Im growing outdoors (central america) , the strain is called ''mango punto rojo'' which means something like red mango, it's a local midgrade with small buds and known for it's fruity smell


----------



## whitey111 (Feb 1, 2007)

el nombre de su mota es "mango red fuck". donde en el otro lado de mexico vives?


----------



## matias2911 (Feb 1, 2007)

Guatemala hermano, you know the strain? buenisima mota aqui en centro america, crece como la hierba que es...


----------



## AssGasOrGrass (Feb 2, 2007)

Is it just me? or are those buds microscopic?


----------



## matias2911 (Feb 3, 2007)

Yeah, i know she looks a bit small, but as i said it's my 1`st grow and ive been making every conceivable mistake on her, but im still trying to let her grow out to her fullest and at least scoring a bit of bud... I don't care if it isn't AA weed ill be proud of it anyways...


----------



## matias2911 (Feb 3, 2007)

mos def sativa dominant right?


----------



## matias2911 (Feb 21, 2007)

just a lil update, this must be the 7-8th week budding and she stil not done yet , just when it looks as if its gonna start dying a new surge of pistils appear all over, how is she looking so far?


----------



## Mr.
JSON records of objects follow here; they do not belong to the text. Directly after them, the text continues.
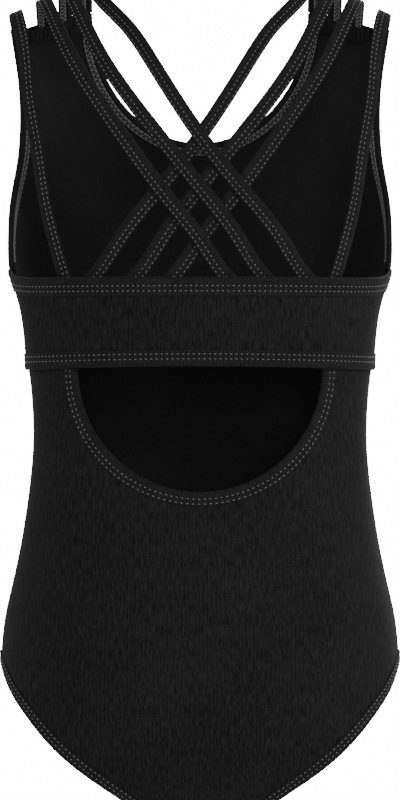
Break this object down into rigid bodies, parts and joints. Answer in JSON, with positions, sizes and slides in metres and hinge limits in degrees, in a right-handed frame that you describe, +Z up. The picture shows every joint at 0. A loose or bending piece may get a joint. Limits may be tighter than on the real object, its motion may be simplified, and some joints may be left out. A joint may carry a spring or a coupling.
{
  "type": "gymnastics leotard",
  "caption": "Girl's sleeveless gymnastics leotard with a scooped front neck, crossed shoulder straps, a back band and a round keyhole below it.",
  "frame": {"origin": "on the line over the tops of the shoulders, midway between them, where the garment hangs", "axes": "+Z up, +X towards the wearer's left, +Y towards the wearer's back"},
  "size_m": [0.2486, 0.1698, 0.5352],
  "materials": {
    "jersey": "matte fine-rib cotton and elastane jersey, black",
    "binding_jersey": "folded black jersey tape, ribs across the tape",
    "lining": "smooth black lining knit",
    "thread": "textured polyester thread, black with a slight shine",
    "overlock_thread": "overlocked polyester thread, black",
    "elastic": "soft knitted elastic, black",
    "label_satin": "blank white woven satin"
  },
  "bodies": {
    "garment": {"armhole_binding_left": "binding_jersey", "armhole_binding_right": "binding_jersey", "armhole_elastic_left": "elastic", "armhole_elastic_right": "elastic", "armhole_stitching_left": "thread", "armhole_stitching_right": "thread", "back_band": "jersey", "back_band_lining": "lining", "back_panel": "jersey", "band_hem": "binding_jersey", "band_hem_elastic": "elastic", "band_hem_stitching": "thread", "band_top_binding": "binding_jersey", "band_top_elastic": "elastic", "band_top_stitching": "thread", "crotch_seam_overlock": "overlock_thread", "front_lining": "lining", "front_panel": "jersey", "front_top_facing_left": "jersey", "front_top_facing_right": "jersey", "gusset_lining": "lining", "keyhole_binding": "binding_jersey", "keyhole_elastic": "elastic", "keyhole_stitching": "thread", "leg_binding_left": "binding_jersey", "leg_binding_right": "binding_jersey", "leg_elastic_left": "elastic", "leg_elastic_right": "elastic", "leg_stitching_left": "thread", "leg_stitching_right": "thread", "neckline_binding": "binding_jersey", "neckline_elastic": "elastic", "neckline_stitching": "thread", "side_seam_overlock_left": "overlock_thread", "side_seam_overlock_right": "overlock_thread", "strap_band_tacks": "thread", "strap_elastics_left": "elastic", "strap_elastics_right": "elastic", "strap_front_tacks": "thread", "strap_left_inner": "binding_jersey", "strap_left_outer": "binding_jersey", "strap_left_second": "binding_jersey", "strap_left_third": "binding_jersey", "strap_right_inner": "binding_jersey", "strap_right_outer": "binding_jersey", "strap_right_second": "binding_jersey", "strap_right_third": "binding_jersey", "strap_stitching_left": "thread", "strap_stitching_right": "thread"},
    "label": {"care_label": "label_satin"}
  },
  "joints": [
    {"name": "care_label_swing", "type": "hinge", "parent": "garment", "child": "label", "pos_m": [0.0996, 0, -0.281], "axis": [0, 0, 1], "range_deg": [0, 146]}
  ]
}
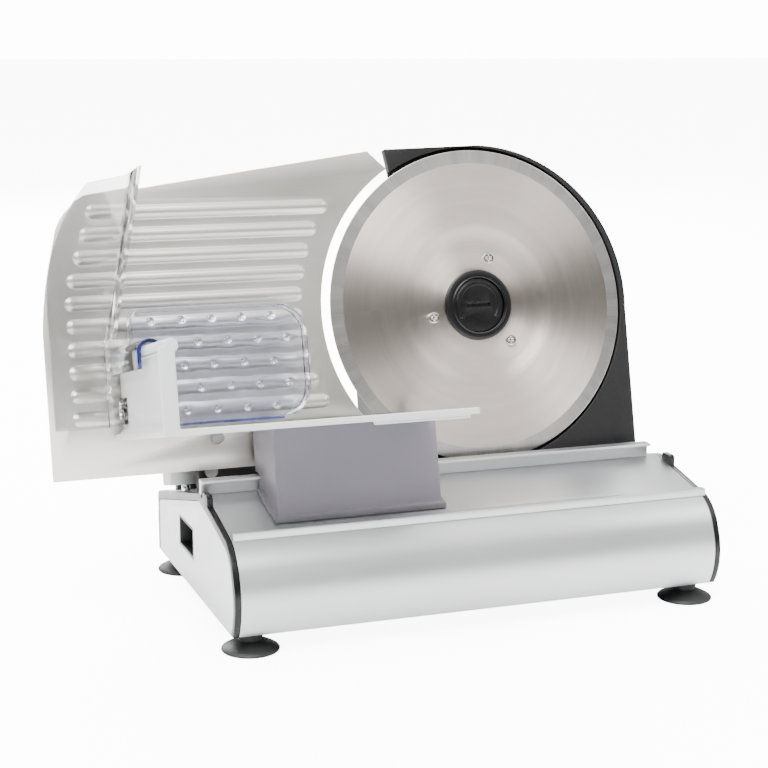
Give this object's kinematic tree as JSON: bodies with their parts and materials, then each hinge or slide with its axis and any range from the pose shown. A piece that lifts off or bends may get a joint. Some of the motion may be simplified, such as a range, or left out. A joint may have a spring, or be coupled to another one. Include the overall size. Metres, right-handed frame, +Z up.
{
  "type": "deli meat slicer",
  "caption": "Electric deli meat slicer with a leaning round blade, sliding food carriage, clear pusher and guard, and adjustable thickness plate on suction feet.",
  "frame": {"origin": "centre of the overall footprint, on the table", "axes": "+X along the base towards the blade end, +Y away from the operator, +Z up"},
  "size_m": [0.3818, 0.2354, 0.2662],
  "materials": {
    "satin_aluminium": "satin anodised",
    "cast_aluminium": "cast and painted silver",
    "plate_aluminium": "fine brushed",
    "blade_steel": "circular brushed",
    "bright_steel": "polished",
    "zinc_steel": "zinc plated",
    "black_textured_plastic": "fine spark texture",
    "black_gloss_plastic": "moulded, smooth",
    "grey_plastic": "moulded, semi-gloss",
    "tray_plastic": "light grey, satin",
    "clear_plastic": "clear",
    "black_rubber": "moulded",
    "white_nylon": "machined",
    "bronze": "sintered",
    "copper": "enamelled wire",
    "carbon": "carbon"
  },
  "bodies": {
    "base": {"base_extrusion": "satin_aluminium", "rear_rail": "satin_aluminium", "front_rail": "satin_aluminium", "left_face_plate": "satin_aluminium", "right_face_plate": "satin_aluminium", "left_end_cap": "black_gloss_plastic", "right_end_cap": "black_gloss_plastic", "bottom_cover": "zinc_steel", "cover_screws": "zinc_steel", "foot_studs": "zinc_steel", "front_left_foot": "black_rubber", "rear_left_foot": "black_rubber", "front_right_foot": "black_rubber", "rear_right_foot": "black_rubber", "cord_bush": "black_rubber", "switch_bezel": "black_gloss_plastic", "switch_body": "black_gloss_plastic", "gear_housing": "black_textured_plastic", "motor_cover": "black_textured_plastic", "spindle_bearer": "cast_aluminium", "housing_screws": "zinc_steel", "spindle": "bright_steel", "stator": "zinc_steel", "field_coils": "copper", "inner_bracket": "zinc_steel", "outer_bracket": "zinc_steel", "motor_bearings": "bronze", "worm_pillow": "cast_aluminium", "brushes": "carbon", "guide_rods": "bright_steel", "front_rod_block": "black_textured_plastic", "rear_rod_block": "black_textured_plastic", "block_screws": "zinc_steel"},
    "blade_set": {"blade": "blade_steel", "blade_screws": "bright_steel", "drive_gear": "white_nylon", "hub_ring": "black_gloss_plastic", "spindle_bush": "bronze"},
    "lock": {"blade_lock": "black_gloss_plastic"},
    "motor_rotor": {"worm": "bright_steel", "armature": "zinc_steel", "motor_shaft": "bright_steel", "cooling_fan": "black_gloss_plastic"},
    "plate_slide": {"thickness_plate": "plate_aluminium", "plate_arm": "cast_aluminium", "slide_bushes": "bronze", "plate_screws": "zinc_steel", "glide_stud": "bright_steel", "slide_springs": "bright_steel"},
    "knob": {"adjusting_screw": "bright_steel", "thickness_knob": "black_gloss_plastic"},
    "rocker": {"power_rocker": "black_gloss_plastic"},
    "carriage": {"carriage_foot": "grey_plastic", "glide_pads": "white_nylon", "carriage_tray": "tray_plastic", "tray_screws": "zinc_steel", "thumb_guard": "clear_plastic", "guard_screws": "bright_steel"},
    "pusher": {"pusher_plate": "clear_plastic", "pusher_saddle": "clear_plastic"}
  },
  "joints": [
    {"name": "blade_spin", "type": "hinge", "parent": "base", "child": "blade_set", "pos_m": [0.07345, 0.02393, 0.171], "axis": [0, 0.9734, -0.2292], "continuous": true},
    {"name": "motor_spin", "type": "hinge", "parent": "base", "child": "motor_rotor", "pos_m": [0.07345, 0.04151, 0.1082], "axis": [1, 0, 0], "continuous": true},
    {"name": "lock_turn", "type": "hinge", "parent": "blade_set", "child": "lock", "pos_m": [0.07345, 0.02393, 0.171], "axis": [0, 0.9734, -0.2292], "range_deg": [0, 90]},
    {"name": "plate_adjust", "type": "slide", "parent": "base", "child": "plate_slide", "axis": [0, 0.9734, -0.2292], "range_m": [0, 0.015], "deforming": ["slide_springs"]},
    {"name": "knob_turn", "type": "hinge", "parent": "base", "child": "knob", "pos_m": [-0.07155, 0.09452, 0.07373], "axis": [0, 0.9734, -0.2292], "range_deg": [0, 270]},
    {"name": "rocker_press", "type": "hinge", "parent": "base", "child": "rocker", "pos_m": [-0.09925, 0.03143, 0.04], "axis": [0, 0, 1], "range_deg": [0, 24]},
    {"name": "carriage_stroke", "type": "slide", "parent": "base", "child": "carriage", "axis": [1, 0, 0], "range_m": [-0.026, 0.156]},
    {"name": "pusher_stroke", "type": "slide", "parent": "carriage", "child": "pusher", "axis": [0, -0.9734, 0.2292], "range_m": [0, 0.044]}
  ],
  "couplings": [
    {"joint": "motor_spin", "follows": "blade_spin", "ratio": 30},
    {"joint": "knob_turn", "follows": "plate_adjust", "rad_per_m": 314.16}
  ]
}
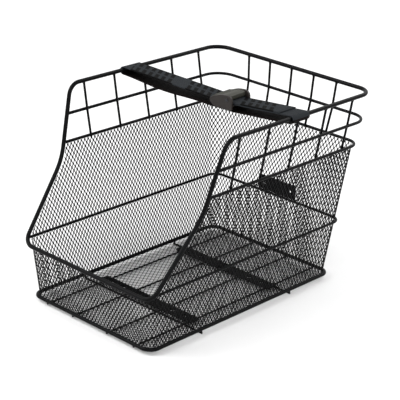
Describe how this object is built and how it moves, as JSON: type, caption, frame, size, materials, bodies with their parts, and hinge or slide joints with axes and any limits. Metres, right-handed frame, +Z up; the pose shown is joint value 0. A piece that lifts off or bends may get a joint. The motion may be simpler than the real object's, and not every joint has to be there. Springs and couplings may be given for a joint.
{
  "type": "bicycle rack basket",
  "caption": "Black wire and mesh basket for a bicycle's rear rack, with a low front, raised open rails and an adjustable webbing strap with a clamp buckle.",
  "frame": {"origin": "bottom centre of the whole basket, on the surface that it stands on", "axes": "+Z up, +Y towards the high rear wall, -Y towards the low front, +X to the right seen from the front's outside looking in"},
  "size_m": [0.31, 0.4139, 0.2978],
  "materials": {
    "wire_coating": "satin",
    "mesh_coating": "satin",
    "strip_coating": "satin",
    "webbing": "matte",
    "buckle_plastic": "matte",
    "lever_plastic": "matte",
    "pin_steel": "brushed"
  },
  "bodies": {
    "frame": {"bottom_rim": "wire_coating", "top_rim": "wire_coating", "middle_rail": "wire_coating", "mesh_rail": "wire_coating", "belt_wire": "wire_coating", "left_upright_1": "wire_coating", "left_upright_2": "wire_coating", "left_upright_3": "wire_coating", "left_upright_4": "wire_coating", "left_upright_5": "wire_coating", "right_upright_1": "wire_coating", "right_upright_2": "wire_coating", "right_upright_3": "wire_coating", "right_upright_4": "wire_coating", "right_upright_5": "wire_coating", "rear_upright_1": "wire_coating", "rear_upright_2": "wire_coating", "rear_upright_3": "wire_coating", "rear_upright_4": "wire_coating", "rear_upright_5": "wire_coating", "floor_wire_1": "wire_coating", "floor_wire_2": "wire_coating", "floor_wire_3": "wire_coating", "floor_wire_4": "wire_coating", "front_cross_wire": "wire_coating", "rear_cross_wire": "wire_coating", "front_mount_strip": "strip_coating", "rear_mount_strip": "strip_coating", "floor_mesh": "mesh_coating", "front_mesh": "mesh_coating", "left_mesh": "mesh_coating", "right_mesh": "mesh_coating", "rear_mesh": "mesh_coating", "reflector_plate": "strip_coating"},
    "strap": {"strap_webbing": "webbing", "buckle_body": "buckle_plastic", "buckle_pin": "pin_steel"},
    "lever": {"buckle_lever": "lever_plastic"}
  },
  "joints": [
    {"name": "strap_slide", "type": "slide", "parent": "frame", "child": "strap", "axis": [0, 1, 0], "range_m": [-0.003, 0.003]},
    {"name": "lever_hinge", "type": "hinge", "parent": "strap", "child": "lever", "pos_m": [0.04389, 0.03259, 0.292], "axis": [-0.0703, 0.9975, 0], "range_deg": [0, 80]}
  ]
}
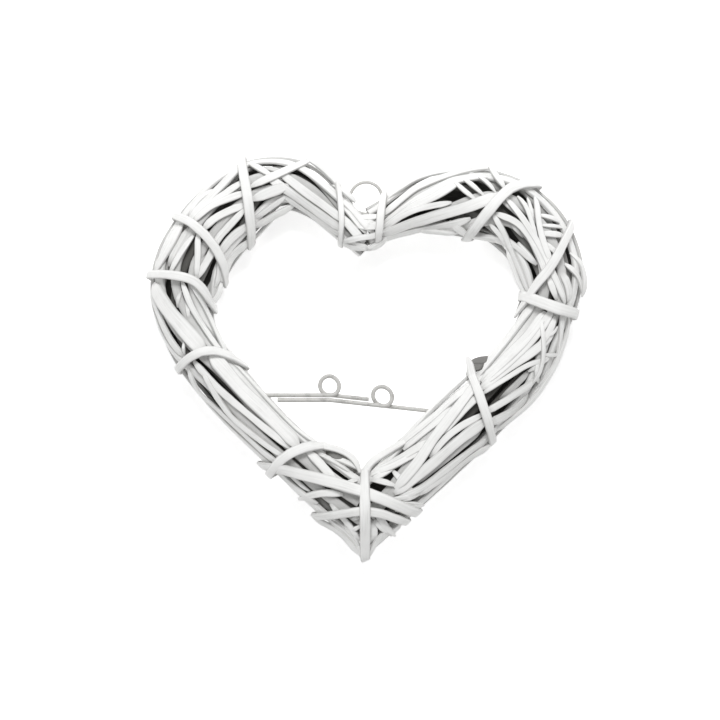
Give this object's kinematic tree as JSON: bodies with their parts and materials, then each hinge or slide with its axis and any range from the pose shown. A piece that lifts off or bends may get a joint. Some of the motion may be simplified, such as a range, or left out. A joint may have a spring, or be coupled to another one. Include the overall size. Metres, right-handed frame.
{
  "type": "wicker heart decoration",
  "caption": "Hollow heart wreath of split willow rods painted white, held by flat willow bindings, with a wire hanging ring and a wire bar across its opening.",
  "frame": {"origin": "under the middle of the outline seen from above, on the surface that the heart lies on", "axes": "+Z out of the heart's face, the heart lying on its back; +Y from the point to the lobes and the hanging ring; +X to the right as seen from the front"},
  "size_m": [0.2496, 0.23, 0.0377],
  "materials": {
    "painted_willow": "matt chalky white paint on split willow",
    "painted_wire": "thin satin white paint on steel wire"
  },
  "bodies": {
    "root": {"left_upper_rod_rim": "painted_willow", "left_upper_rod_edge": "painted_willow", "left_upper_rod_broad": "painted_willow", "left_upper_rod_middle": "painted_willow", "left_upper_rod_narrow": "painted_willow", "left_upper_rod_inner": "painted_willow", "left_upper_rod_inside": "painted_willow", "left_upper_rod_back": "painted_willow", "left_lower_rod_inner": "painted_willow", "left_lower_rod_middle": "painted_willow", "left_lower_rod_cross": "painted_willow", "left_lower_rod_outer": "painted_willow", "left_lower_rod_rim": "painted_willow", "left_lower_rod_back": "painted_willow", "left_lower_rod_inside": "painted_willow", "right_upper_rod_back": "painted_willow", "right_upper_rod_rim": "painted_willow", "right_upper_rod_edge": "painted_willow", "right_upper_rod_broad": "painted_willow", "right_upper_rod_middle": "painted_willow", "right_upper_rod_inner": "painted_willow", "right_upper_rod_inside": "painted_willow", "right_upper_rod_under": "painted_willow", "right_lower_rod_inner": "painted_willow", "right_lower_rod_middle": "painted_willow", "right_lower_rod_cross": "painted_willow", "right_lower_rod_outer": "painted_willow", "right_lower_rod_rim": "painted_willow", "right_lower_rod_back": "painted_willow", "right_lower_rod_inside": "painted_willow", "hanging_ring": "painted_wire", "crossbar_wire_left": "painted_wire", "crossbar_wire_right": "painted_wire", "cleft_left_binding": "painted_willow", "cleft_right_binding": "painted_willow", "lobe_left_binding": "painted_willow", "shoulder_left_binding": "painted_willow", "side_left_binding": "painted_willow", "flank_left_binding": "painted_willow", "foot_left_binding": "painted_willow", "lobe_right_binding": "painted_willow", "side_right_binding": "painted_willow", "waist_right_binding": "painted_willow", "flank_right_binding": "painted_willow", "point_upper_binding": "painted_willow", "point_lower_binding": "painted_willow", "point_end_binding": "painted_willow"}
  },
  "joints": []
}
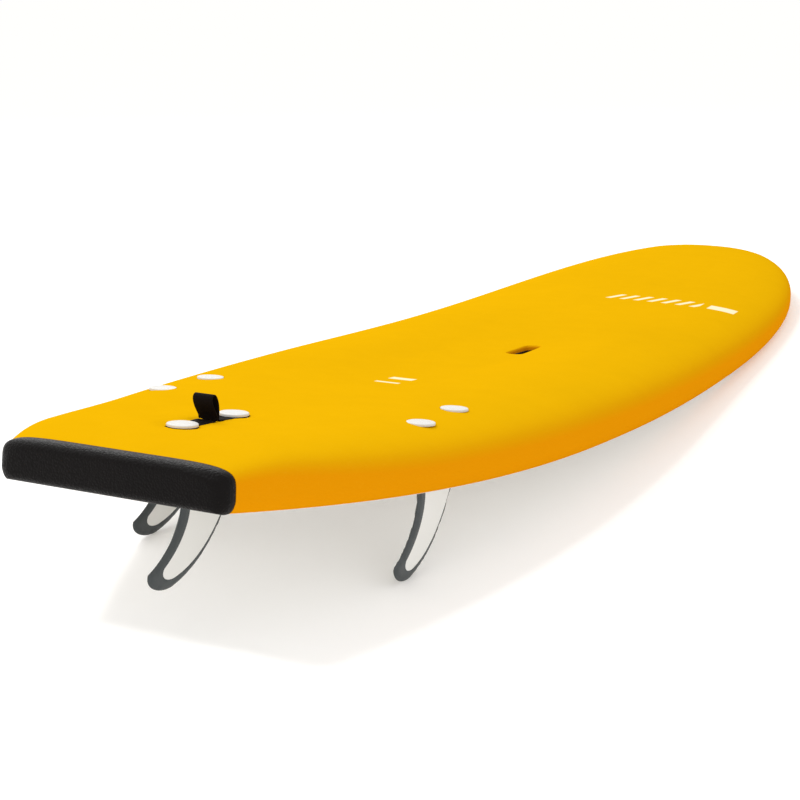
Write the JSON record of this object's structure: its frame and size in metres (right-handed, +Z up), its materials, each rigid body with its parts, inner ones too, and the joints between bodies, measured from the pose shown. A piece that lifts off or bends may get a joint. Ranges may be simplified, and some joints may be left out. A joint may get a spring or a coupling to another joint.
{
  "type": "surfboard",
  "caption": "Soft-top surfboard with a rounded nose, square black tail block, deck carry slot, webbing leash loop and raked bolt-on fins.",
  "frame": {"origin": "on the floor under the middle of the bounding box, with the board standing on its side fins and its belly", "axes": "+Y from tail to nose along the floor, +X to starboard, +Z up; the board itself lies about 6 degrees nose-down"},
  "size_m": [0.602, 2.495, 0.2397],
  "materials": {
    "yellow_foam_skin": "satin",
    "bottom_sheet": "satin",
    "bumper_rubber": "satin",
    "foam_core": "matte",
    "stringer_wood": "matte",
    "slot_plastic": "matte",
    "webbing": "matte",
    "fin_edge": "satin",
    "fin_panel": "satin",
    "insert_brass": "satin",
    "cap_plastic": "satin",
    "bolt_steel": "satin",
    "sleeve_plastic": "satin"
  },
  "bodies": {
    "board": {"core_left": "foam_core", "stringer_left": "stringer_wood", "core_centre": "foam_core", "stringer_right": "stringer_wood", "core_right": "foam_core", "deck_skin": "yellow_foam_skin", "bottom_slick": "bottom_sheet", "tail_bumper": "bumper_rubber", "carry_slot_cup": "slot_plastic", "sleeve_centre_rear": "sleeve_plastic", "sleeve_centre_front": "sleeve_plastic", "sleeve_left_rear": "sleeve_plastic", "sleeve_left_front": "sleeve_plastic", "sleeve_right_rear": "sleeve_plastic", "sleeve_right_front": "sleeve_plastic", "leash_strap_rear": "webbing", "leash_strap_front": "webbing"},
    "leash_loop": {"leash_loop": "webbing"},
    "fin_centre": {"fin_centre_panel": "fin_panel", "fin_centre_insert_rear": "insert_brass", "fin_centre_insert_front": "insert_brass", "fin_centre_rim": "fin_edge"},
    "bolt_centre_rear": {"bolt_cap_centre_rear": "cap_plastic", "bolt_centre_rear": "bolt_steel"},
    "bolt_centre_front": {"bolt_cap_centre_front": "cap_plastic", "bolt_centre_front": "bolt_steel"},
    "fin_left": {"fin_left_panel": "fin_panel", "fin_left_insert_rear": "insert_brass", "fin_left_insert_front": "insert_brass", "fin_left_rim": "fin_edge"},
    "bolt_left_rear": {"bolt_cap_left_rear": "cap_plastic", "bolt_left_rear": "bolt_steel"},
    "bolt_left_front": {"bolt_cap_left_front": "cap_plastic", "bolt_left_front": "bolt_steel"},
    "fin_right": {"fin_right_panel": "fin_panel", "fin_right_insert_rear": "insert_brass", "fin_right_insert_front": "insert_brass", "fin_right_rim": "fin_edge"},
    "bolt_right_rear": {"bolt_cap_right_rear": "cap_plastic", "bolt_right_rear": "bolt_steel"},
    "bolt_right_front": {"bolt_cap_right_front": "cap_plastic", "bolt_right_front": "bolt_steel"}
  },
  "joints": [
    {"name": "leash_loop_fold", "type": "hinge", "parent": "board", "child": "leash_loop", "pos_m": [0, -1.05057, 0.20874], "axis": [1, 0, 0], "range_deg": [-40, 40], "stiffness_Nm_per_rad": 0.02},
    {"name": "bolt_centre_rear_turn", "type": "hinge", "parent": "board", "child": "bolt_centre_rear", "pos_m": [0, -1.10424, 0.21476], "axis": [0, 0.1017, 0.9948], "range_deg": [0, 4320]},
    {"name": "bolt_centre_front_turn", "type": "hinge", "parent": "board", "child": "bolt_centre_front", "pos_m": [0, -0.99711, 0.20073], "axis": [0, 0.1017, 0.9948], "range_deg": [0, 4320]},
    {"name": "fin_centre_slide", "type": "slide", "parent": "board", "child": "fin_centre", "axis": [0, -0.1017, -0.9948], "range_m": [0, 0.012]},
    {"name": "bolt_left_rear_turn", "type": "hinge", "parent": "board", "child": "bolt_left_rear", "pos_m": [-0.1776, -0.87296, 0.18084], "axis": [0, 0.1017, 0.9948], "range_deg": [0, 4320]},
    {"name": "bolt_left_front_turn", "type": "hinge", "parent": "board", "child": "bolt_left_front", "pos_m": [-0.1744, -0.76543, 0.17125], "axis": [0, 0.1017, 0.9948], "range_deg": [0, 4320]},
    {"name": "fin_left_slide", "type": "slide", "parent": "board", "child": "fin_left", "axis": [0, -0.1017, -0.9948], "range_m": [0, 0.012]},
    {"name": "bolt_right_rear_turn", "type": "hinge", "parent": "board", "child": "bolt_right_rear", "pos_m": [0.1776, -0.87296, 0.18084], "axis": [0, 0.1017, 0.9948], "range_deg": [0, 4320]},
    {"name": "bolt_right_front_turn", "type": "hinge", "parent": "board", "child": "bolt_right_front", "pos_m": [0.1744, -0.76543, 0.17125], "axis": [0, 0.1017, 0.9948], "range_deg": [0, 4320]},
    {"name": "fin_right_slide", "type": "slide", "parent": "board", "child": "fin_right", "axis": [0, -0.1017, -0.9948], "range_m": [0, 0.012]}
  ],
  "couplings": [
    {"joint": "bolt_centre_rear_turn", "follows": "fin_centre_slide", "rad_per_m": 6283},
    {"joint": "bolt_centre_front_turn", "follows": "fin_centre_slide", "rad_per_m": 6283},
    {"joint": "bolt_left_rear_turn", "follows": "fin_left_slide", "rad_per_m": 6283},
    {"joint": "bolt_left_front_turn", "follows": "fin_left_slide", "rad_per_m": 6283},
    {"joint": "bolt_right_rear_turn", "follows": "fin_right_slide", "rad_per_m": 6283},
    {"joint": "bolt_right_front_turn", "follows": "fin_right_slide", "rad_per_m": 6283}
  ]
}
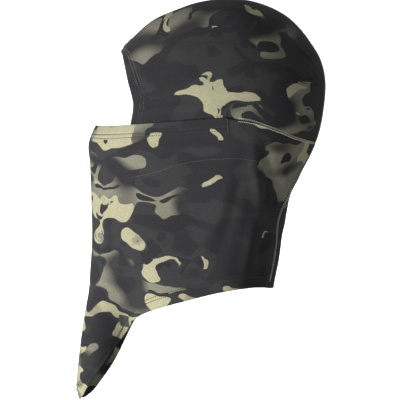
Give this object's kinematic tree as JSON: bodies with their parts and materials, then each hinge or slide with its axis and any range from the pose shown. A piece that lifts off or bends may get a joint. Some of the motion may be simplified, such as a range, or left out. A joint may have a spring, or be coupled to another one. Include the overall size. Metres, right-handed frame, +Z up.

Green Thumb (Feb 21, 2007)

looks good to me


----------



## Indica415 (Feb 21, 2007)

looks alittle burnt up as you can see on most of the leaves. but u will get bud off that plant for sure.


----------



## Godkas (Feb 21, 2007)

Thats not too small of a plant. Give it some extra love for the next two weeks and i think she'll beef up a bit.


----------



## splifman (Feb 21, 2007)

well said. It seems to be a sativa strain and i hear, in general those take much longer than 6 weeks to flower.


----------



## Bongman (Feb 21, 2007)

I need to get a camera that good.


----------



## Godkas (Feb 21, 2007)

Bongman said:


> I need to get a camera that good.



Check out the Canon Rebel XTi. Thats what I use to photograph my op its 10.2 megapixel with te body and many of the features a 35mm has.

FYI all my uploaded images are severely degraded to save space. (the thing pumps out 4MB pictures and higher all day long.)


----------



## hustlers7Ambition (Apr 9, 2007)

punto means pussy in spanish! weee


----------



## insertedtexthere (Apr 17, 2007)

XTi's are the shit, my roomie has one.


----------



## nicoelement105 (Apr 28, 2008)

there is no such thing as mango punta rojo.....there is only punto rojo which comes from the mountains of medellin


----------



## gogrow (Apr 28, 2008)

nicoelement105 said:


> there is no such thing as mango punta rojo.....there is only punto rojo which comes from the mountains of medellin


 
with what authority do you say this?? i have smoked strains that you have not only not heard of, but will never see in your lifetime, unless i give you some seeds. how can you call bullshit on this man... there are hundreds of local strains around the world that most people will never smoke....


----------



## Drr (Jun 23, 2009)

gogrow said:


> with what authority do you say this?? i have smoked strains that you have not only not heard of, but will never see in your lifetime, unless i give you some seeds. how can you call bullshit on this man... there are hundreds of local strains around the world that most people will never smoke....


True thing..


----------



## fonkee (Jun 23, 2009)

punto means point...


----------